→ **Task to carry out**: Select the lines that contain "joints" and copy each of them.

→ **Available records**:
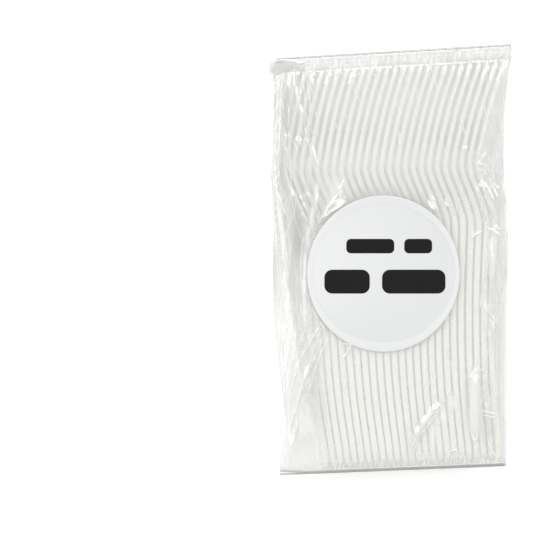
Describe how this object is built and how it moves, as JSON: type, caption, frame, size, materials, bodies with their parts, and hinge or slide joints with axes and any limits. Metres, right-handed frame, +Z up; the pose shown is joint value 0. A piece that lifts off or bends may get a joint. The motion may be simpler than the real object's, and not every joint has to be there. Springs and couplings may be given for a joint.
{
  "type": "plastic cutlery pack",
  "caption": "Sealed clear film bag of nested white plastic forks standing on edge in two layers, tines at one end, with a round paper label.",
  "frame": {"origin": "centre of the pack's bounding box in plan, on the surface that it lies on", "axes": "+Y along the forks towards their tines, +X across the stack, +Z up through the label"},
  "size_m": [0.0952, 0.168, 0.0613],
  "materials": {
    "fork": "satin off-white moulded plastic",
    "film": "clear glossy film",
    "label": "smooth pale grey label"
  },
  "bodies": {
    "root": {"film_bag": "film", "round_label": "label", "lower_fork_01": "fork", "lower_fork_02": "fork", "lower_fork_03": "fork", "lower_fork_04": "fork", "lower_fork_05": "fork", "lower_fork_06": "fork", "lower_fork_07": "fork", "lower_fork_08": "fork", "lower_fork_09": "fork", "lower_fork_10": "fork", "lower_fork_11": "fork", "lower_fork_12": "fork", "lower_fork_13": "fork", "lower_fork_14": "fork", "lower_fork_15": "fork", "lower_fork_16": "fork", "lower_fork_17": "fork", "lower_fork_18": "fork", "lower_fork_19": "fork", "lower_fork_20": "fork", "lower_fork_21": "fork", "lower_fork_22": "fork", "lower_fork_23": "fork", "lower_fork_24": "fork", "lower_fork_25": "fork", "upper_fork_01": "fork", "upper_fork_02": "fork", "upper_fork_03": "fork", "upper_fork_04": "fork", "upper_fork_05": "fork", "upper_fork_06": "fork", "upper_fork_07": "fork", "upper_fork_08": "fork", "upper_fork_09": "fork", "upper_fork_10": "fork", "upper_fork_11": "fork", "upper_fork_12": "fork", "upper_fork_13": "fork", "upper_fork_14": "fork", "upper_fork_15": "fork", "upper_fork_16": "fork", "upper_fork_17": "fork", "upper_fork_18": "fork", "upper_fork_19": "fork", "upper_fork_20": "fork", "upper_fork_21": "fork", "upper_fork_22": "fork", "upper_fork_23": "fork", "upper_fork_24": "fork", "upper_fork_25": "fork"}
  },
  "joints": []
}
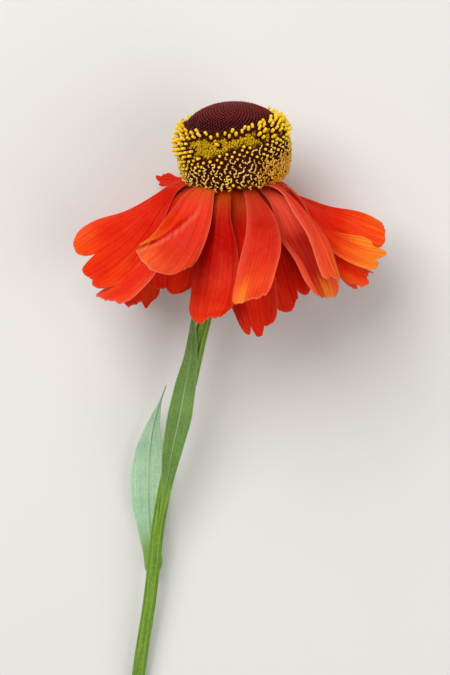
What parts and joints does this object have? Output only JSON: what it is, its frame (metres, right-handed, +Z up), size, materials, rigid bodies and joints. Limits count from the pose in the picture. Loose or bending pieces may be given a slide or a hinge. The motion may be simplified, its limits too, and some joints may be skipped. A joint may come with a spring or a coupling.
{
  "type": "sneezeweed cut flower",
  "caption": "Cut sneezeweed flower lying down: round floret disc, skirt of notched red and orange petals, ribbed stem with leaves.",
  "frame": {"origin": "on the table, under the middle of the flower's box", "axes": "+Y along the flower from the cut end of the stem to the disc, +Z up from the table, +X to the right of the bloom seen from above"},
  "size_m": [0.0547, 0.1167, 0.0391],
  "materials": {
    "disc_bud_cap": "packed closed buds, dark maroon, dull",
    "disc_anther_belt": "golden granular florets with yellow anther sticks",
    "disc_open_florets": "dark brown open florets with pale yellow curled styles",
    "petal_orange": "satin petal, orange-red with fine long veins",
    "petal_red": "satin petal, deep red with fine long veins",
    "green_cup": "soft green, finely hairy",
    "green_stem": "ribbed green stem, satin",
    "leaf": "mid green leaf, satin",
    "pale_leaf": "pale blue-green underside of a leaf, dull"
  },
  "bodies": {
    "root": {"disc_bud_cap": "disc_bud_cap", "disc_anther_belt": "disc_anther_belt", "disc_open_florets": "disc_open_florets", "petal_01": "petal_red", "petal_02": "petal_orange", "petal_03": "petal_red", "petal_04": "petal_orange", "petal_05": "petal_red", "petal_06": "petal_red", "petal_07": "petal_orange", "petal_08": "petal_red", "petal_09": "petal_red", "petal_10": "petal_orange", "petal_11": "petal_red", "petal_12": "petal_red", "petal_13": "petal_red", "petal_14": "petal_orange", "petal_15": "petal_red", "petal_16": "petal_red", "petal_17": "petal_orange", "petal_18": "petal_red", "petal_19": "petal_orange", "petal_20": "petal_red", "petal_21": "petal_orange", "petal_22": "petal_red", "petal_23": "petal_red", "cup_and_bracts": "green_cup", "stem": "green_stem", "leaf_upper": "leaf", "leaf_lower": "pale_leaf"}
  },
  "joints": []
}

→ **Task output**:
Describe how this object is built and how it moves, as JSON: type, caption, frame, size, materials, bodies with their parts, and hinge or slide joints with axes and any limits. Metres, right-handed frame, +Z up; the pose shown is joint value 0. A piece that lifts off or bends may get a joint. The motion may be simpler than the real object's, and not every joint has to be there. Springs and couplings may be given for a joint.
  "joints": []
What parts and joints does this object have? Output only JSON: what it is, its frame (metres, right-handed, +Z up), size, materials, rigid bodies and joints. Limits count from the pose in the picture. Loose or bending pieces may be given a slide or a hinge. The motion may be simplified, its limits too, and some joints may be skipped. A joint may come with a spring or a coupling.
  "joints": []